One can walk in the day without stumbling, because one is aware of the light of this world [the sun] shining on one’s path.

This is true of people generally and of Jesus in particular. He must walk in the [limited] time appointed for Him; while He does so He knows He will not “stumble” for He is under the protection of God... The application... is the necessity of the disciple to keep in His company even though He does advance toward danger and death.1

This is not a thought to rush over or take lightly. For me, this has become a daily prayer. Each morning I say like Trusting Thomas, “Lord, I don’t know where you are going today, but wherever it is, I’m coming with you.”

I decide I’m going to take the long journey with Jesus, whether that means walking through “discussions” and hard knocks, or into sheer joy because I have learned that the safest place to be is wherever Jesus is. Where He is may not always look the safest, but if it’s where Jesus is, then that is where I want to be. Also, when uncertainty nips at my heels, as surely it did the disciples’ that day Jesus led them back to Bethany, I think of another time they followed Jesus.

They were in a boat on the lake in the middle of a terrible storm while Jesus slept in the bow like a baby (Luke 8:22-25).
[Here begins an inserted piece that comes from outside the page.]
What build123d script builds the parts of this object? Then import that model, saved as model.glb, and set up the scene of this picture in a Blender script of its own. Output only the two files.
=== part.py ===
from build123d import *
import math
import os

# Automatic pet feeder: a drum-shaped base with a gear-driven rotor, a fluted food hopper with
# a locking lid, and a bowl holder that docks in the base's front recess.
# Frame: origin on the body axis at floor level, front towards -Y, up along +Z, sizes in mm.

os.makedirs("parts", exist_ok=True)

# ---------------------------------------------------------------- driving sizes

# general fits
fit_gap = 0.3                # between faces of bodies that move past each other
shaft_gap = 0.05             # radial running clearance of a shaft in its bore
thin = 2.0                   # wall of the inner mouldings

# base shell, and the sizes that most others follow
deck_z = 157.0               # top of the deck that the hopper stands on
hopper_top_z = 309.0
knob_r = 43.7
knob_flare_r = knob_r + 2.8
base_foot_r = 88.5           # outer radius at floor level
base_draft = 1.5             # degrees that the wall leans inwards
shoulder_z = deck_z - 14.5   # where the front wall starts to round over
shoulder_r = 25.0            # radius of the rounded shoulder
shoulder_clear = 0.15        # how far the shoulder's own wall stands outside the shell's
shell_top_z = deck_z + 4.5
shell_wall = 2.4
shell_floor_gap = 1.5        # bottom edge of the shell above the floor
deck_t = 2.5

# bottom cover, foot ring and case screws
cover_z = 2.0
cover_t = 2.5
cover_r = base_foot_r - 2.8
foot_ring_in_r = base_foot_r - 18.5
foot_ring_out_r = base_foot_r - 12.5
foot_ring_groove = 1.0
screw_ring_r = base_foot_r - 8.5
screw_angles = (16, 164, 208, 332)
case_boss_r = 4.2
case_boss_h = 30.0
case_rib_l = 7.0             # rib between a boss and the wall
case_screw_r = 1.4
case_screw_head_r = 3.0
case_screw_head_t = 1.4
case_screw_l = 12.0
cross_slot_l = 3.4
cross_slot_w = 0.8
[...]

The shore must have looked like the safest place to be, and from the tempestuous waters they cried out in fear. It’s at that moment of despair that Jesus rose and spoke and even the sea obeyed Him and calmed. Then the sea (or was it Jesus?) carried them safely to the other shore.
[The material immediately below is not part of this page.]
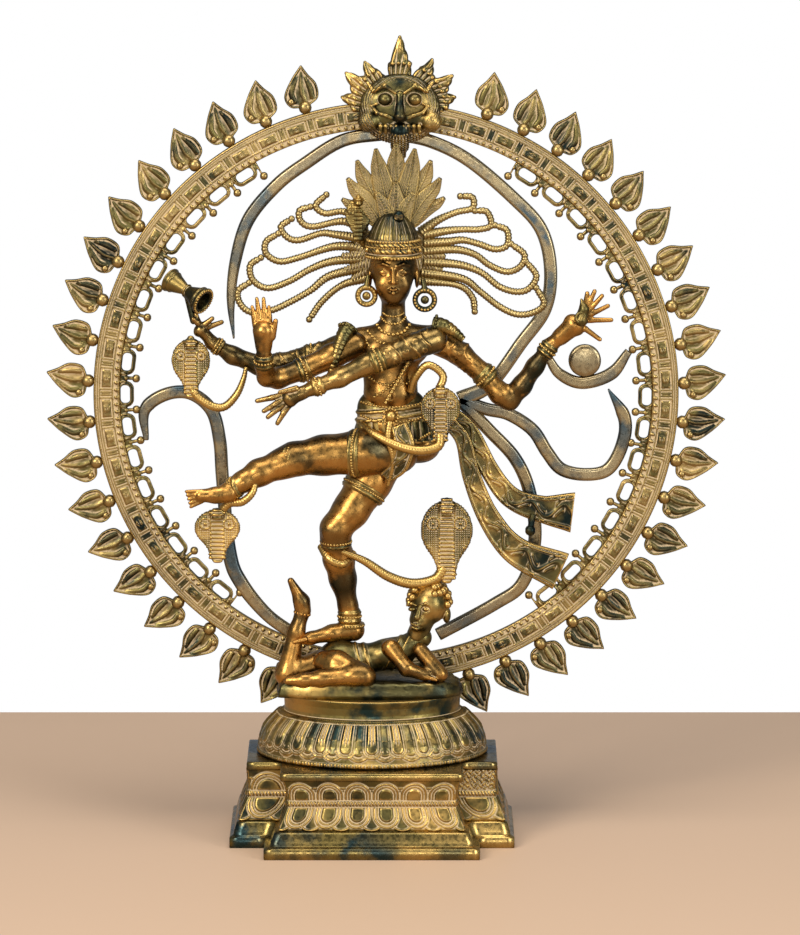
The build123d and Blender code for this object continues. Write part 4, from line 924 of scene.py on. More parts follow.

Of course, Jesus does not always lead us into safe, calm, and pleasant places, and He doesn’t always give us signs and wonders at the very moment we cry out in despair. As Beasley-Murray says, He advances us toward death, but He is always in control, ever-watching, good, and always has a plan — and the disciples, Mary, and Martha are about to see this firsthand.

Has Jesus ever delayed after you prayed? Has He left you wondering if He knew what was going on with you? Or even cared? Has He led you out of safe waters? Are you ready to say with Trusting Thomas and Sheila, “Wherever You’re going, Lord, I’m going with You”?